Relevant market and Impact on Competition:

[11]The Competition Commission considered the activities of the merging parties in order to determine the relevant market. It found that both the acquiring firm and the target firm are involved in the manufacture and supply of automotive components internationally. However, in South Africa, their operations are limited to only the supply of automotive components as the merging parties do not manufacture any automotive components in South Africa.
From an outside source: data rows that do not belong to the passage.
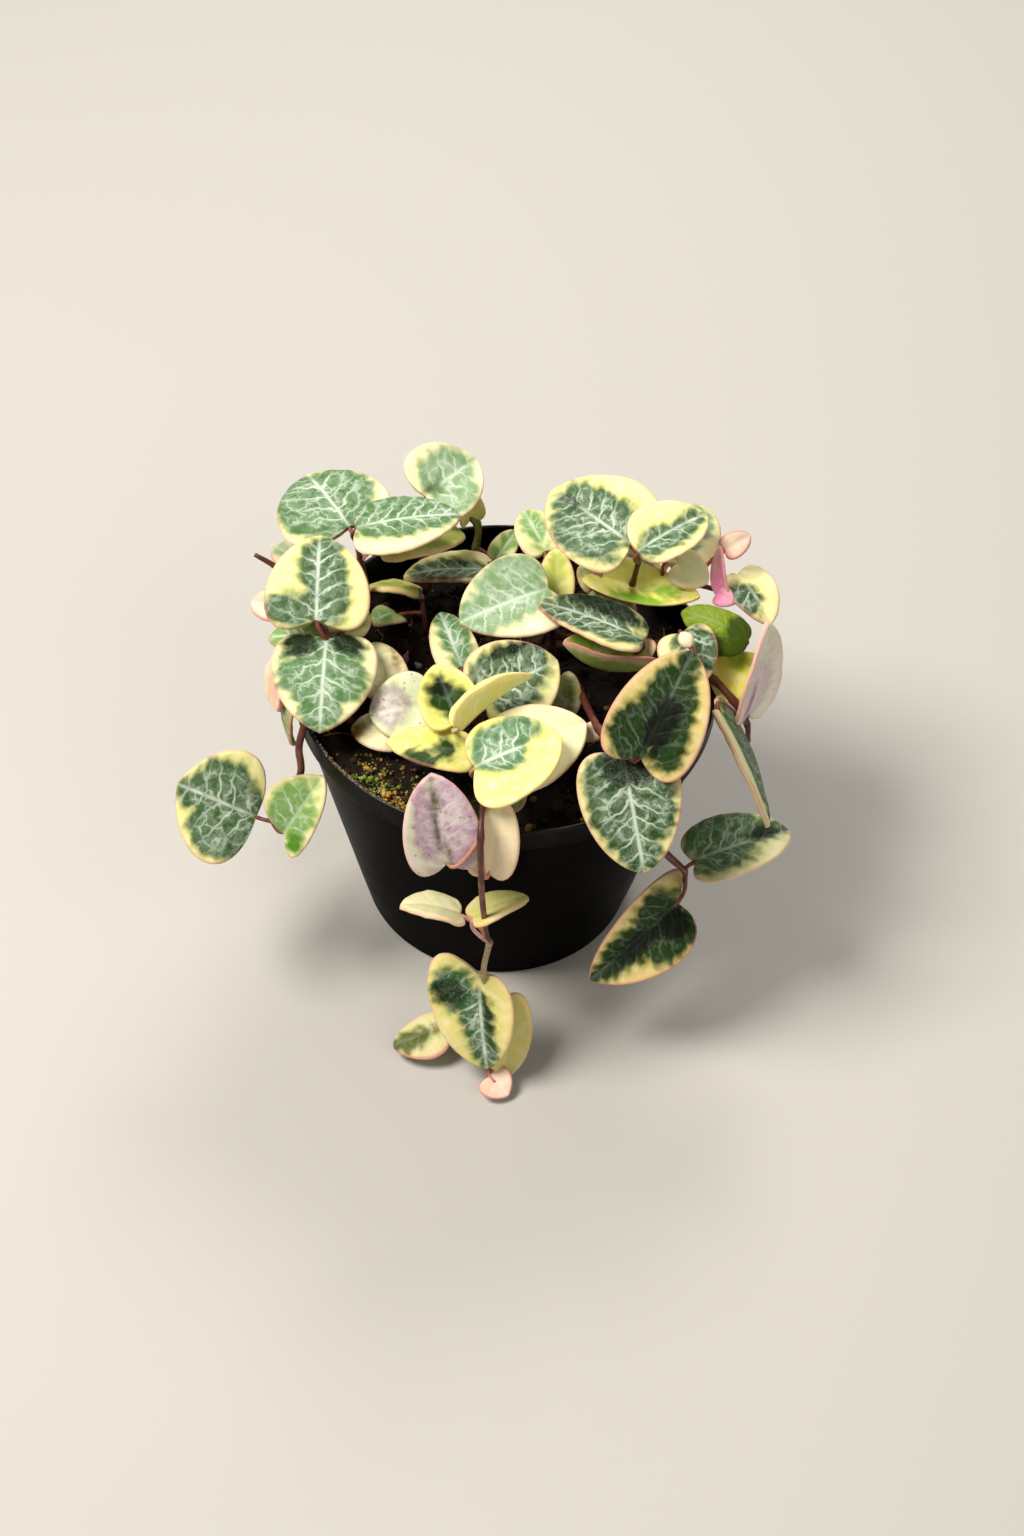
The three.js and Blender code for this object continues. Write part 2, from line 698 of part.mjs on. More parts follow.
function makeSprout() {
  const [x, y] = sprout.root;
  const foot = SOIL_LEVEL - ROOT_DEPTH;
  const profile = [
    [0, foot],
    [sprout.radius, foot],
    [sprout.radius, SOIL_LEVEL + 2],
    [sprout.radius * 0.9, sprout.height - 1.2],
    [0, sprout.height],
  ];
  const bud = turned(profile, 8);
  bud.translate(x, y, 0);
  const spots = bud.attributes.position;
  for (let i = 0; i < spots.count; i++) {
    const above = Math.max(0, spots.getZ(i) - SOIL_LEVEL - 2);
    spots.setX(i, spots.getX(i) + (sprout.lean * above) / (sprout.height - SOIL_LEVEL));
  }
  return toSolid(bud);
}

// ---- Assembly ----

const plant = new THREE.Group();
plant.add(toMesh('pot', makePot(), blackPlastic));
plant.add(toMesh('soil', makeSoil([...strands, sprout]), peat));
for (const strand of strands) {
  plant.add(toMesh(strand.name, makeStrand(strand), leafMaterial(strand.color)));
}
plant.add(toMesh(sprout.name, makeSprout(), purpleShoot));

export default plant;
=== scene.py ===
"""A variegated string of hearts in its small black nursery pot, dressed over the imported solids.

Lengths in the tables and in the mesh code are millimetres; meshes are scaled to metres as they are made.
"""

import json
import random
from itertools import product
from math import cos, degrees, exp, hypot, pi, radians, sin, sqrt, tau

import bmesh
import bpy
import numpy as np
from mathutils import Matrix, Vector, noise
from numpy.linalg import norm


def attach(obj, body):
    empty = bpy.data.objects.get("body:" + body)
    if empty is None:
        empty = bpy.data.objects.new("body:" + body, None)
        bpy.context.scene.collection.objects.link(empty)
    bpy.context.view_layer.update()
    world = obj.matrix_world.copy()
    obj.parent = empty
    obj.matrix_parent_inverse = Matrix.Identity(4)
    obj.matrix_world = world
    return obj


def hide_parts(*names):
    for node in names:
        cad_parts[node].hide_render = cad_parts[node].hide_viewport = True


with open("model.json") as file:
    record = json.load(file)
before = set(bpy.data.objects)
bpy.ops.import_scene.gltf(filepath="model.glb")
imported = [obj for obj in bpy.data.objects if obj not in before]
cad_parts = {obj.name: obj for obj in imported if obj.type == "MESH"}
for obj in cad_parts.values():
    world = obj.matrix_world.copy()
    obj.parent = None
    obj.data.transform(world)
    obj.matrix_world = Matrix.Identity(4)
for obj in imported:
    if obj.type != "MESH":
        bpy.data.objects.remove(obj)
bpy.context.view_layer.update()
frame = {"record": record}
frame_slots = {part["node"]: part["material_slot"] for part in frame["record"]["subparts"]}

MM = 0.001
BODY = "root"

# ---- The pot and the soil, as in the part's source ----

POT_HEIGHT = 63
RIM_RADIUS = 42.5
RIM_BAND_HEIGHT = 5
WALL_TOP_RADIUS = 41.5
POT_BASE_RADIUS = 28.5
POT_WALL = 1.1
POT_FLOOR = 1.5
DRAIN_HOLES = 5
DRAIN_HOLE_RADIUS = 1.9
DRAIN_CIRCLE_RADIUS = 17
SOIL_LEVEL = 57.2
SOIL_EDGE_RADIUS = 39.4

# ---- Stems and leaves, as in the part's source ----

STEM_RADIUS = 0.75
ROOT_DEPTH = 7
PETIOLE_RADIUS = 0.5
PETIOLE_SINK = 1.6
APEX = 0.08
HALF_THICKNESS = 0.55
STRANDS = []


def strand(name, root, route, branches=(), radius=STEM_RADIUS, young=None):
    """Starts a leafy stem; young is the joint from which it is still pale."""
    STRANDS.append(dict(name=name, root=root, route=route, leaves=[], branches=branches,
                        radius=radius, young=young))


def leaf(at, base, tip, face, width, look, green=(), deep=(), **form):
    """Adds to the last stem, at its point number at, a blade from base to tip that faces along face.

    look names its colours. green lists the ovals that make up its green patch, each a middle (along,
    across) and half sizes, as percentages of the length and half width; deep lists darker ones in it.
    """
    plain = dict(cup=0, bow=0.8, fold=5, notch=0.15, point=0.28, lean=0, tilt=0)
    green, deep = [[[part / 100 for part in oval] for oval in ovals] for ovals in (green, deep)]
    STRANDS[-1]["leaves"].append(dict(plain, at=at, base=base, tip=tip, face=face, width=width,
                                      look=look, green=green, deep=deep, **form))


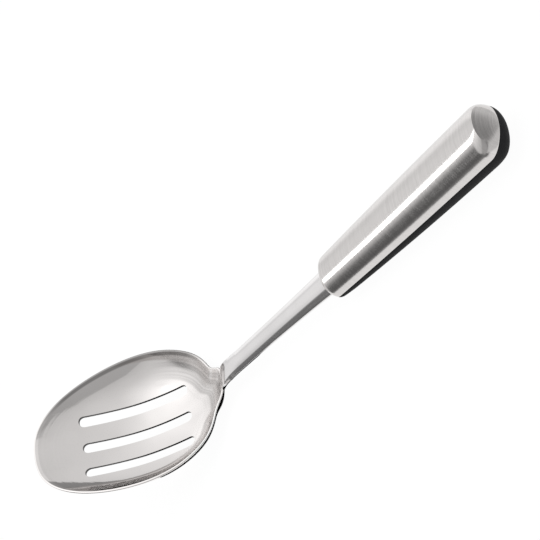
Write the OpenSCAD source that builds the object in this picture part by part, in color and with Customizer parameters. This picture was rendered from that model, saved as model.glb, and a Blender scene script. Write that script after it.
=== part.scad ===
// Slotted serving spoon: a stamped bowl with parallel slots, a crowned bar shaft with a tang, and
// a handle made of a formed steel shell and a soft underside on a moulded core.
// The spoon lies at rest on its bowl's heel and the butt of its handle, with +X towards the butt.
// Inside the file the spoon is drawn level: x runs from the bowl's tip towards the handle, and z
// is measured up from the plane of the rim. The last modules turn it into its place at rest.

/* [Bowl] */
// Length of the bowl from its tip to the crest at the neck
bowl_l = 96.8; // [80:0.2:115]
// Width of the bowl over its rim
bowl_w = 65; // [54:0.5:78]
// Depth of the bowl inside, below the rim
bowl_depth = 13.2; // [9:0.2:18]
// Thickness of the bowl's sheet
sheet_t = 1.2; // [0.8:0.1:1.6]
// Height of the crest at the neck above the rim
crest_rise = 6.4; // [4:0.2:9]

/* [Slots] */
// Number of slots side by side
slot_count = 3; // [1:1:3]
// Length of a slot from end to end
slot_l = 52.4; // [30:0.2:58]
// Width of a slot
slot_w = 5; // [3:0.1:7]
// Distance between the middle lines of two neighbouring slots
slot_pitch = 13.2; // [9:0.1:15]
// Distance from the bowl's tip to the slots
slot_start = 20.9; // [17:0.1:28]

/* [Shaft] */
// Length of the bare shaft, straight from the crest to the front of the handle
shaft_l = 86.6; // [65:0.2:120]
// Angle at which that straight line rises above the rim
shaft_rise = 32.4; // [22:0.2:42]
// Steepness of the shaft where it leaves the crest
crest_angle = 60; // [45:1:70]
// Length of the bend between the crest and the straight run
neck_l = 10.9; // [8:0.1:20]
// Height by which the end of the bend stands above the line from crest to handle
neck_arch_h = 2.5; // [0:0.1:4]
// Width of the shaft at the crest
crest_w = 10.6; // [9:0.1:13]
// Width of the shaft at its waist
waist_w = 8.2; // [7:0.1:11]
// Width of the shaft where it enters the handle
seat_w = 10.3; // [8:0.1:12]
// Height of the shaft's sides behind the bowl
neck_side_h = 2.3; // [1.6:0.1:3.2]
// Height of the shaft's sides where it enters the handle
seat_side_h = 3.8; // [3.4:0.1:4.4]
// Angle by which the shaft's sides lean out towards its underside
side_lean = 45; // [0:1:50]
// Height of the crown above the shaft's side edges
crown_h = 1.3; // [0.5:0.1:1.8]
// Rounding of the shaft's lower edges
shaft_round = 1; // [0.3:0.1:1.6]

/* [Tang] */
// Depth to which the full shaft is let into the handle
seat_l = 6; // [4:0.5:10]
// Length of the tang beyond the seat
tang_l = 78; // [50:1:95]
// Width of the tang
tang_w = 6.5; // [5:0.1:8]
// Thickness of the tang
tang_t = 3; // [2:0.1:3.2]
// Radius of the tang's rounded end
tang_end_r = 2; // [1:0.1:2.4]

/* [Handle] */
// Length of the handle
handle_l = 125.6; // [110:0.5:145]
// Angle at which the handle rises above the rim
handle_pitch = 30.7; // [20:0.1:40]
// Width of the handle at its front
front_w = 21.4; // [19:0.1:25]
// Width of the handle at its butt
butt_w = 27; // [24:0.1:32]
// Height of the handle's top above its axis, at the front
front_top_h = 8.3; // [8:0.1:10]
// Height of the handle's top above its axis, at the butt
butt_top_h = 12.1; // [10:0.1:15]
// Depth of the handle's underside below its axis, at the front
front_under_h = 7.5; // [6.6:0.1:9]
// Depth of the handle's underside below its axis, at the butt
butt_under_h = 11.6; // [9:0.1:14]
// Depth of the underside's front edge below the axis
nose_under_h = 4.6; // [4.4:0.1:6]
// Rounding of the shell's front edge
front_round = 3.4; // [2:0.1:4.5]
// Length over which the sides close round the butt
butt_round_l = 8.6; // [5:0.2:12]
// Distance by which the ridge on top stands in front of the butt's end
ridge_setback = 3.4; // [2:0.1:6]
// Length over which the underside rises at the front
under_front_l = 12; // [8:0.2:18]
// Length over which the underside rises at the butt
under_butt_l = 15; // [8:0.2:20]
// Height of the shaft's upper edges above the handle's axis
seat_top_h = 2.9; // [2.4:0.1:3.4]

/* [Handle walls] */
// Thickness of the steel shell
shell_t = 0.8; // [0.6:0.1:1.2]
// Thickness of the soft underside
grip_t = 2.4; // [1.8:0.1:3]
// Height of the shell's lower edge above the axis, at the front
split_front_h = -1; // [-2:0.1:0]
// Height of the shell's lower edge above the axis, at the butt
split_butt_h = 0.4; // [0:0.1:1]
// Clearance between pieces that are fitted together
fit_gap = 0.1; // [0.05:0.01:0.2]

/* [Hidden] */
// Names of the pieces, and the one that is drawn

// Fineness of the curves: steps between two corners of the rim, rings of the bowl, steps along
// the shaft, over its crown and round its lower edges, and steps along and around the handle
rim_steps = 5;
bowl_rings = 12;
shaft_steps = 24;
crown_steps = 8;
corner_steps = 3;
front_steps = 5;
body_steps = 8;
butt_steps = 5;
end_steps = 5;
arc_steps = 18;
core_arc_steps = 12;
round_fn = 48;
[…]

[12]On a more detailed analysis of the product market, the Commission found that except for a relatively small amount of rubber parts, used for vehicle noise reduction, vibration damping and sealing in passenger vehicles,, the acquiring group does not supply any other automotive products to the South African market. Conversely, Tl Fluid supplies fuel tanks, delivery systems and automotive components, such as HVAC fluid carrying systems, air-conditioning, brake pipes, clutch pipes etc, to the automobile manufacturers and the independent aftermarket. Thus, there is no product overlap in the activities of the merging parties.

[13]The Commission accordingly concluded that the proposed transaction is unlikely to substantially lessen or prevent competition in the relevant market.[2]

Public interest:

[14]The Commission concluded that there are no public interest concerns likely to arise from the proposed transaction.

Conclusion:

[15]In light of the above, we agree with the Commission’s analysis and conclude that the proposed transaction is unlikely to substantially prevent or lessen competition in the relevant market. In addition, no public interest issues arise from the proposed transaction.

DATE 04 June 2015

Medi Mokuena and Andiswa Ndoni concurring

Tribunal Researcher: Ammara Cachalia

For the merging parties: Thato Mkhize, Xolela Nokele

For the Commission: Anton Roets, Nortons Incorporated.

[1] ASIMCO did not make any of these types of sales in South Africa over 2012 and 2013.

[2] The Commission is currently engaged in a cartel investigation involving automotive components.

Neither the target firm or the acquiring firms are a subject of that investigation we were informed.